Retype only what runs from the line that contains "Reconstruct the object" through the last line of the listing below, both lines included.

__Input for this task__
--
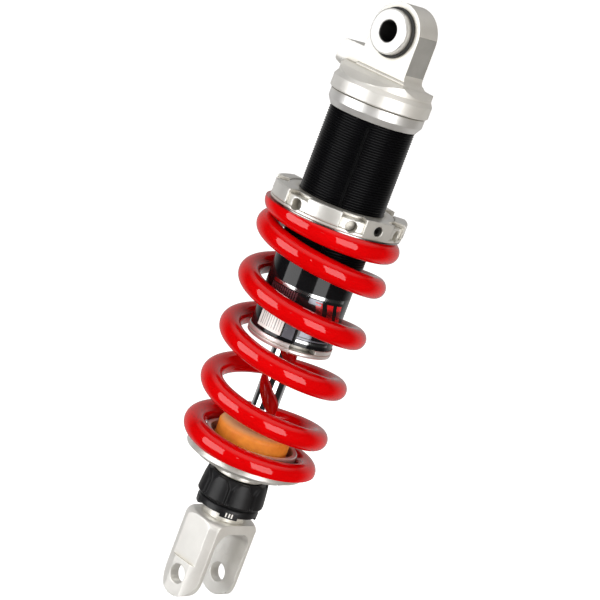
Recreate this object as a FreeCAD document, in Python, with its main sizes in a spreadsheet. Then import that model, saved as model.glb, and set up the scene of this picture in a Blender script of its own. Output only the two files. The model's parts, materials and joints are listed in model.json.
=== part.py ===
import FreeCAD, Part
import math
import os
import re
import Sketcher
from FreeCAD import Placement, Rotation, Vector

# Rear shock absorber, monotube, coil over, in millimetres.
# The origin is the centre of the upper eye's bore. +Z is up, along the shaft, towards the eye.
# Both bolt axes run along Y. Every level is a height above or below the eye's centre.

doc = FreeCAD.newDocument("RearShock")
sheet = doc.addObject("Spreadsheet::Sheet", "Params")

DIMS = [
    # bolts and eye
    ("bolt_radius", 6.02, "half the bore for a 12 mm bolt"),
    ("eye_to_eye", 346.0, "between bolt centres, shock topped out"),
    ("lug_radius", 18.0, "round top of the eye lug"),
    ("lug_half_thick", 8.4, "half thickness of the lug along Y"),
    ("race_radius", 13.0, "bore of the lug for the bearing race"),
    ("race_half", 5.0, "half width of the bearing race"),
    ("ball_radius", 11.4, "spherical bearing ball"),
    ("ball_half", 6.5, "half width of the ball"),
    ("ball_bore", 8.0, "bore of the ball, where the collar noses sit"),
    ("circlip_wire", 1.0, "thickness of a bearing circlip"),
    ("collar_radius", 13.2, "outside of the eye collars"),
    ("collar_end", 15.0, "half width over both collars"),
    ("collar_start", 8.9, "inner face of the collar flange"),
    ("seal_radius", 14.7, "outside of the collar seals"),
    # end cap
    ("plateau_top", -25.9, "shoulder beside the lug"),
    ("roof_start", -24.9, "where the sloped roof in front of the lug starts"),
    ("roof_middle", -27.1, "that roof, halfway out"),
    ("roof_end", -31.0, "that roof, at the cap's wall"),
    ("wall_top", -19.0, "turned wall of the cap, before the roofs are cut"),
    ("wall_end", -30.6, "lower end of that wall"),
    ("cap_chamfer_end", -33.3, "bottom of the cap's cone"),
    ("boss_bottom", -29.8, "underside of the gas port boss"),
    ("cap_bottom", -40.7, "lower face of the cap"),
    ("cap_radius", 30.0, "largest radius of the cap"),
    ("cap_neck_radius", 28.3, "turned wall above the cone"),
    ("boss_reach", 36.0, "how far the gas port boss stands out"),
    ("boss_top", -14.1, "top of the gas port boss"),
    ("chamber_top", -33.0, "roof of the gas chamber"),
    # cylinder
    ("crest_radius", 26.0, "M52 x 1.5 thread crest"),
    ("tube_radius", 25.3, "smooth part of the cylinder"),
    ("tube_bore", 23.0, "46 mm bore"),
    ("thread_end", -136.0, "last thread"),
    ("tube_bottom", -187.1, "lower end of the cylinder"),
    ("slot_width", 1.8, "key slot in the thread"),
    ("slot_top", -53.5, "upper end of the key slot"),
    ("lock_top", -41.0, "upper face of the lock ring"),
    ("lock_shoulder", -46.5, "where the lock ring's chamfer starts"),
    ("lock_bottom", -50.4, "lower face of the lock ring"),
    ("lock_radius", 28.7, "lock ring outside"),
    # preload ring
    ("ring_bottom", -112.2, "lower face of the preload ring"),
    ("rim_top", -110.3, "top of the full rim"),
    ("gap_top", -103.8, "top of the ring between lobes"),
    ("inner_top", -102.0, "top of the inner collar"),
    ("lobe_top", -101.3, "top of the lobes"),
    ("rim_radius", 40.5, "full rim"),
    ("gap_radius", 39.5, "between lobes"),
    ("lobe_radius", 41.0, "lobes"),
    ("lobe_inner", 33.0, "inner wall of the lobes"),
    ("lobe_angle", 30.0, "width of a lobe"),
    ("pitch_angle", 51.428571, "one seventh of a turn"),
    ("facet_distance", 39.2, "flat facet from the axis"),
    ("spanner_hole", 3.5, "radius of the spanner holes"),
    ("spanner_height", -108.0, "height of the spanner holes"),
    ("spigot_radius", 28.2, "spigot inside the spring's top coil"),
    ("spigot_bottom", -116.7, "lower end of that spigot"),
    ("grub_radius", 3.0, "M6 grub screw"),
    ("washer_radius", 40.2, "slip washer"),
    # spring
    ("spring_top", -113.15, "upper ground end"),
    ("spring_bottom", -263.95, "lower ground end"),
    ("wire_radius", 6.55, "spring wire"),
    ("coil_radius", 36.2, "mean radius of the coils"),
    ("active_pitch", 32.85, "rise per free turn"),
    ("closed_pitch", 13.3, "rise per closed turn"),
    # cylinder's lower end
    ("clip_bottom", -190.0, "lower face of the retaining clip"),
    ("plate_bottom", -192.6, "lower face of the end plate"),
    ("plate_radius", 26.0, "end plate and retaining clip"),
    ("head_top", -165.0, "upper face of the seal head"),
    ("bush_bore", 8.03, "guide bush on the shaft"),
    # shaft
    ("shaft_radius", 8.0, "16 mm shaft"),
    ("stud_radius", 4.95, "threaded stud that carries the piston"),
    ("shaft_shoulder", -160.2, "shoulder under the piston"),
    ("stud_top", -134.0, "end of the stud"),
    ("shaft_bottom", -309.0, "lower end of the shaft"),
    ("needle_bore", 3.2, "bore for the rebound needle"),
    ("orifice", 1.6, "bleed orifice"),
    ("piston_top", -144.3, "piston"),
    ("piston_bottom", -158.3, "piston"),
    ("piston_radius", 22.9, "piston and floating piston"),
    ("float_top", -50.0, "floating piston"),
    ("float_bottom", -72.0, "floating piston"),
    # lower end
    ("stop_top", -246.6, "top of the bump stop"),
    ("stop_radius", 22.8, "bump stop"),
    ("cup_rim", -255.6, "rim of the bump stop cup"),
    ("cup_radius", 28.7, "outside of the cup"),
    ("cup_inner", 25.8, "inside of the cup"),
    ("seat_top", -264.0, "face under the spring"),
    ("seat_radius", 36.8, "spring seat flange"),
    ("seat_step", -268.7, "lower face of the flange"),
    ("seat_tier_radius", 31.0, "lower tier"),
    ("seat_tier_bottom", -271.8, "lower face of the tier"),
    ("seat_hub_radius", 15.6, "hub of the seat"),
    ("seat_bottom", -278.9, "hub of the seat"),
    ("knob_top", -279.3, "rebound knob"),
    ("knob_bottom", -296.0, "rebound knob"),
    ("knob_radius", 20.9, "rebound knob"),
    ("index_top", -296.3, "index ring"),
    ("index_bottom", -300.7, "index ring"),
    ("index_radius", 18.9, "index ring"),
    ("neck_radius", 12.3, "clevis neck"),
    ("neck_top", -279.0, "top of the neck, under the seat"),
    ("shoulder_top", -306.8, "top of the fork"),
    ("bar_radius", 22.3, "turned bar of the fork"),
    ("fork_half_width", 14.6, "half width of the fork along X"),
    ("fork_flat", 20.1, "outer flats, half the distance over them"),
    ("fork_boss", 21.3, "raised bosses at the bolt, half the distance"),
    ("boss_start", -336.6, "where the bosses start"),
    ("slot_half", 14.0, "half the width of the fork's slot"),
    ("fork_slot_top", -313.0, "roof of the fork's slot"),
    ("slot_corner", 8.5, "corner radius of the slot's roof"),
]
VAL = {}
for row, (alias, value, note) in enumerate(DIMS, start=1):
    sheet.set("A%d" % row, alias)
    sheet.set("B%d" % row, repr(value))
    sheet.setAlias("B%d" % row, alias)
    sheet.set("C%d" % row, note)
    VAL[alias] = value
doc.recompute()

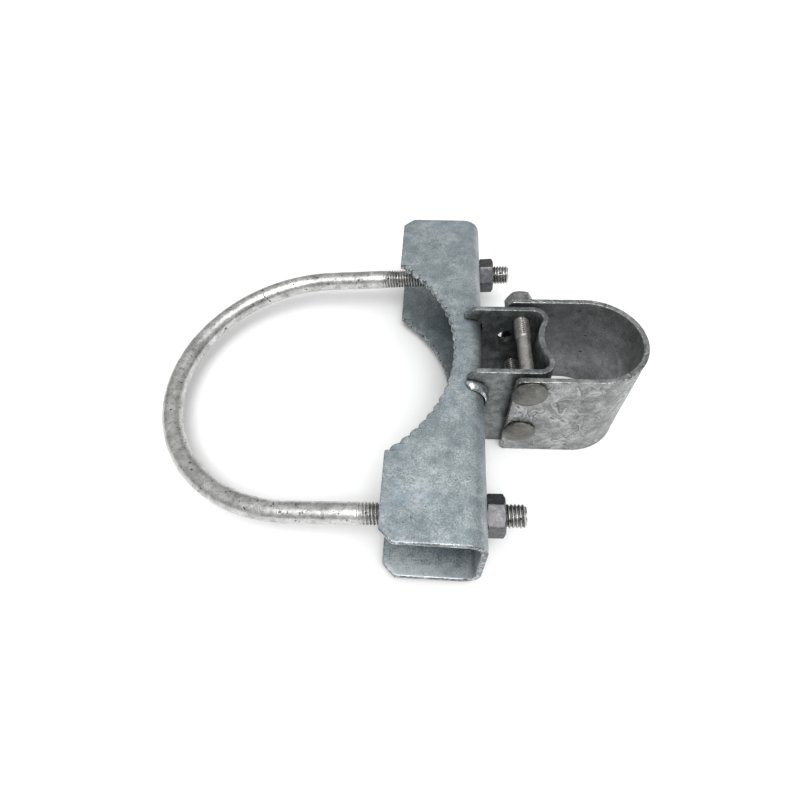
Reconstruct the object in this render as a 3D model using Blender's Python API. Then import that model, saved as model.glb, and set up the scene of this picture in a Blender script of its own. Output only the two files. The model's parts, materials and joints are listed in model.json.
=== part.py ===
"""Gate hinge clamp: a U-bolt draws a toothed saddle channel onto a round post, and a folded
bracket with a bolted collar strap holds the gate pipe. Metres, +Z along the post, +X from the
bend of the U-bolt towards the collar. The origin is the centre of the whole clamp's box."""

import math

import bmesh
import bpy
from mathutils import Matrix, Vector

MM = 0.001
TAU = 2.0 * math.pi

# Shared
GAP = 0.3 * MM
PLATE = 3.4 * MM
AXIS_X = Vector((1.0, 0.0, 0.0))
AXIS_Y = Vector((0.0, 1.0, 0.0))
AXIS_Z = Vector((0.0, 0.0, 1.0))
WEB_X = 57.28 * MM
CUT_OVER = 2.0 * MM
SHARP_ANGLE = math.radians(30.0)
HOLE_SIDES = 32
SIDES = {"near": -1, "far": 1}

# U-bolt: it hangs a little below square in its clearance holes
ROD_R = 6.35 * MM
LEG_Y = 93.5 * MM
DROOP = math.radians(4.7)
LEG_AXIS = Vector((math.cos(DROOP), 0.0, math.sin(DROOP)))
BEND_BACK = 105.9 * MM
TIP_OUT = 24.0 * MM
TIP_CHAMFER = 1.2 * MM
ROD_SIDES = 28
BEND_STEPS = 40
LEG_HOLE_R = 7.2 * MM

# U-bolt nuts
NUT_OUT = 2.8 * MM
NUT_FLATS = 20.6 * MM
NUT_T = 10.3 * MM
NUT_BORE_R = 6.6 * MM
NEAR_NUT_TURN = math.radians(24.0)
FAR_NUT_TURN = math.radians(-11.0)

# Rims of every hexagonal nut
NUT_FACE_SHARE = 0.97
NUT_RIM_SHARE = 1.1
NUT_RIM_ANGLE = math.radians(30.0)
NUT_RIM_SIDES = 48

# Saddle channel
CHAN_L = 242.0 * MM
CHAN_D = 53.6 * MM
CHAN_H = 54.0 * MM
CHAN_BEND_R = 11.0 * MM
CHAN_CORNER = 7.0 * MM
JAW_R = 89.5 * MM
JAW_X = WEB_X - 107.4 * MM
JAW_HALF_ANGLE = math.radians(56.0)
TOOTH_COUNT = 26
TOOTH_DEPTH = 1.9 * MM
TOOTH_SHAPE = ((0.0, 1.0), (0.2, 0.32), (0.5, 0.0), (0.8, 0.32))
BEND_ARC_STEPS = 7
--
__Output for this task__
Reconstruct the object in this render as a 3D model using Blender's Python API. Then import that model, saved as model.glb, and set up the scene of this picture in a Blender script of its own. Output only the two files. The model's parts, materials and joints are listed in model.json.
=== part.py ===
"""Gate hinge clamp: a U-bolt draws a toothed saddle channel onto a round post, and a folded
bracket with a bolted collar strap holds the gate pipe. Metres, +Z along the post, +X from the
bend of the U-bolt towards the collar. The origin is the centre of the whole clamp's box."""

import math

import bmesh
import bpy
from mathutils import Matrix, Vector

MM = 0.001
TAU = 2.0 * math.pi

# Shared
GAP = 0.3 * MM
PLATE = 3.4 * MM
AXIS_X = Vector((1.0, 0.0, 0.0))
AXIS_Y = Vector((0.0, 1.0, 0.0))
AXIS_Z = Vector((0.0, 0.0, 1.0))
WEB_X = 57.28 * MM
CUT_OVER = 2.0 * MM
SHARP_ANGLE = math.radians(30.0)
HOLE_SIDES = 32
SIDES = {"near": -1, "far": 1}

# U-bolt: it hangs a little below square in its clearance holes
ROD_R = 6.35 * MM
LEG_Y = 93.5 * MM
DROOP = math.radians(4.7)
LEG_AXIS = Vector((math.cos(DROOP), 0.0, math.sin(DROOP)))
BEND_BACK = 105.9 * MM
TIP_OUT = 24.0 * MM
TIP_CHAMFER = 1.2 * MM
ROD_SIDES = 28
BEND_STEPS = 40
LEG_HOLE_R = 7.2 * MM

# U-bolt nuts
NUT_OUT = 2.8 * MM
NUT_FLATS = 20.6 * MM
NUT_T = 10.3 * MM
NUT_BORE_R = 6.6 * MM
NEAR_NUT_TURN = math.radians(24.0)
FAR_NUT_TURN = math.radians(-11.0)

# Rims of every hexagonal nut
NUT_FACE_SHARE = 0.97
NUT_RIM_SHARE = 1.1
NUT_RIM_ANGLE = math.radians(30.0)
NUT_RIM_SIDES = 48

# Saddle channel
CHAN_L = 242.0 * MM
CHAN_D = 53.6 * MM
CHAN_H = 54.0 * MM
CHAN_BEND_R = 11.0 * MM
CHAN_CORNER = 7.0 * MM
JAW_R = 89.5 * MM
JAW_X = WEB_X - 107.4 * MM
JAW_HALF_ANGLE = math.radians(56.0)
TOOTH_COUNT = 26
TOOTH_DEPTH = 1.9 * MM
TOOTH_SHAPE = ((0.0, 1.0), (0.2, 0.32), (0.5, 0.0), (0.8, 0.32))
BEND_ARC_STEPS = 7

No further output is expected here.